Proceedings against Mr Blunkett were begun in August in an attempt to use the Stafford ruling to persuade the High Court to compel the Home Secretary to hand the material to Roberts' lawyers.

Simon Creighton, the solicitor representing Roberts, said the Home Office had for the past 10 years used a system that allowed sensitive material in parole reviews to be disclosed to a legal representative alone.

The system was used in the review of the release of Robert Thompson and Jon Venables, the child killers of the Liverpool toddler James Bulger.

Mr Creighton said: "No explanation has ever been given as to why this procedure should not be adopted in Mr Roberts' case. There is no other procedure where a person's liberty is decided on the basis of secret evidence."

He pointed out that even terror suspects held in jail under new post-11 September emergency legislation had the right to have secret material about them viewed by a special advocate who could represent their case.

If Roberts is successful, he is likely to appear in front of the Parole Board by the end of the year and could be released immediately.

Such a prospect would alarm relatives of the police officers, who were shot after Roberts and his gang were stopped while planning an armed robbery. Roberts killed Detective Constable David Wombwell and Sergeant Christopher Head. His accomplice John Duddy then shot Constable Geoffrey Fox.

Duddy died in jail and a third member of the gang, Jack Witney, was murdered after his release in 1999.

At Roberts' trial at the Old Bailey, Mr Justice Glyn-Jones ordered he serve at least 30 years. He added: "I think it likely that no Home Secretary, regarding the enormity of your crimes, will ever think fit to show mercy by releasing you."

DC Wombwell's widow, Gillian, told a newspaper last year that she could not face the thought of Roberts being released. "Too much care and sympathy goes with the criminal but not enough with the widows and children," she said. "The man is and was a criminal."

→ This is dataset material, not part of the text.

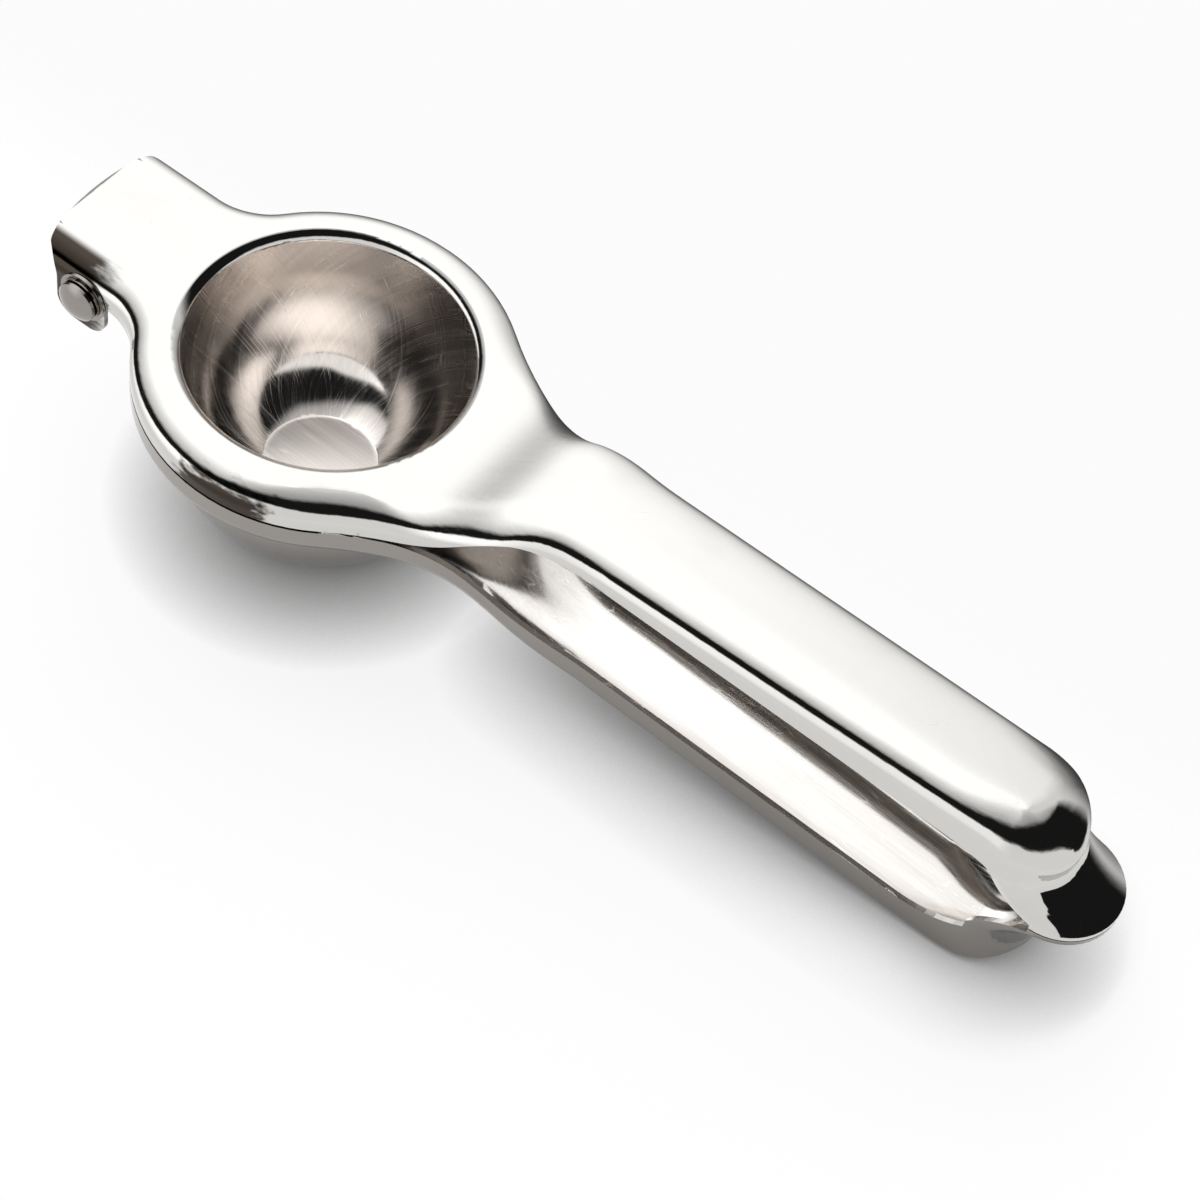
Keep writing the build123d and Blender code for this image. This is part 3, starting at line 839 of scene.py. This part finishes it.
# Burnished rims round the strainer's holes, where the punch left a fine burr
holeRims = {
    "rings": {"inner": (6.2, 6), "outer": (11.6, 12)},    # millimetres from the middle, holes
    "hole": 1.6,
    "bead": 0.11,
    "level": 1.0,                                         # upper face of the bowl's flat bottom
    "roundSteps": 32,                                     # points round a hole
    "beadSteps": 8,                                       # points round the bead's own section
}


def holeRimTree():
    tree = bpy.data.node_groups.new("holeRims", "GeometryNodeTree")
    sockets = tree.interface
    sockets.new_socket(name="Geometry", in_out="INPUT", socket_type="NodeSocketGeometry")
    sockets.new_socket(name="Holes", in_out="INPUT", socket_type="NodeSocketInt")
    for name in ("Ring Radius", "Hole Radius", "Bead", "Level"):
        sockets.new_socket(name=name, in_out="INPUT", socket_type="NodeSocketFloat")
    sockets.new_socket(name="Finish", in_out="INPUT", socket_type="NodeSocketMaterial")
    sockets.new_socket(name="Geometry", in_out="OUTPUT", socket_type="NodeSocketGeometry")
    given = addNode(tree, "NodeGroupInput").outputs
    ring = addNode(tree, "GeometryNodeMeshCircle")
    feed(tree, ring.inputs["Vertices"], given["Holes"])
    feed(tree, ring.inputs["Radius"], given["Ring Radius"])
    line = addNode(tree, "GeometryNodeCurvePrimitiveCircle")
    line.inputs["Resolution"].default_value = holeRims["roundSteps"]
    feed(tree, line.inputs["Radius"], maths(tree, "ADD", given["Hole Radius"], given["Bead"]))
    section = addNode(tree, "GeometryNodeCurvePrimitiveCircle")
    section.inputs["Resolution"].default_value = holeRims["beadSteps"]
    feed(tree, section.inputs["Radius"], given["Bead"])
    bead = addNode(tree, "GeometryNodeCurveToMesh")
    feed(tree, bead.inputs["Curve"], line.outputs["Curve"])
    feed(tree, bead.inputs["Profile Curve"], section.outputs["Curve"])
    spread = addNode(tree, "GeometryNodeInstanceOnPoints")
    feed(tree, spread.inputs["Points"], ring.outputs["Mesh"])
    feed(tree, spread.inputs["Instance"], bead.outputs["Mesh"])
    height = addNode(tree, "ShaderNodeCombineXYZ")
    feed(tree, height.inputs[2], given["Level"])
    raised = addNode(tree, "GeometryNodeTransform")
    feed(tree, raised.inputs["Geometry"], spread.outputs["Instances"])
    feed(tree, raised.inputs["Translation"], height.outputs[0])
    real = addNode(tree, "GeometryNodeRealizeInstances")
    feed(tree, real.inputs["Geometry"], raised.outputs["Geometry"])
    painted = addNode(tree, "GeometryNodeSetMaterial")
    feed(tree, painted.inputs["Geometry"], real.outputs["Geometry"])
    feed(tree, painted.inputs["Material"], given["Finish"])
    feed(tree, addNode(tree, "NodeGroupOutput").inputs["Geometry"], painted.outputs["Geometry"])
    return tree


rimTree = holeRimTree()
for ringName, (radius, count) in holeRims["rings"].items():
    base = bpy.data.objects.new("base", bpy.data.meshes.new("base"))
    bpy.context.scene.collection.objects.link(base)
    maker = base.modifiers.new("holeRims", "NODES")
    maker.node_group = rimTree
    sizes = {"Holes": count, "Ring Radius": radius / 1000, "Hole Radius": holeRims["hole"] / 1000,
             "Bead": holeRims["bead"] / 1000, "Level": holeRims["level"] / 1000, "Finish": edgeSteel}
    for item in rimTree.interface.items_tree:
        if item.in_out == "INPUT" and item.name in sizes:
            maker[item.identifier] = sizes[item.name]
    rims = meshOf(base)
    shell = bmesh.new()
    shell.from_mesh(rims)
    bmesh.ops.recalc_face_normals(shell, faces=shell.faces)
    for face in shell.faces:
        face.smooth = True
    shell.to_mesh(rims)
    shell.free()
    piece = bpy.data.objects.new(ringName + "HoleRims", rims)
    bpy.context.scene.collection.objects.link(piece)
    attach(piece, "strainer")
    print(ringName, "hole rims:", len(rims.polygons), "faces")

bpy.context.scene.view_settings.view_transform = "Standard"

The Roberts case, which was the basis of the recent bestselling novel He Kills Coppers by Jake Arnott, has become part of British folklore. Football hooligans have for decades used the killer's name to taunt police officers with chants of "Harry Roberts, he's our friend, he's our friend, he's our friend – he kills coppers ... Let him out to kill some more, kill some more ..."

Roberts began behaving as a model prisoner in the early Nineties. He was transferred in 1999 to open prison, from where he was allowed out each day to work unsupervised at the St Bernard's Animal Sanctuary in Alfreton, Derbyshire.

Then on 1 October last year he was recalled to closed prison conditions. He was placed in solitary confinement and told he was being punished for taking driving lessons in contravention of his licence.

The next month, newspapers reported that off-duty police officers had seen Roberts mixing with known criminals in London.

Roberts claims that prison staff were aware of his driving lessons, which were part of his preparation for release, and that the stories that he visited London were simply untrue.

The Police Federation, which represents rank and file officers, has pledged to oppose any move to free the killer, who in turn claims he is being tortured by not being given a release date.

"I'm not going to get into trouble again, am I?" Roberts claimed in an interview six years ago. Nobody would want to work with me, for a start. I'm too hot. I'm finished with all that and they know it."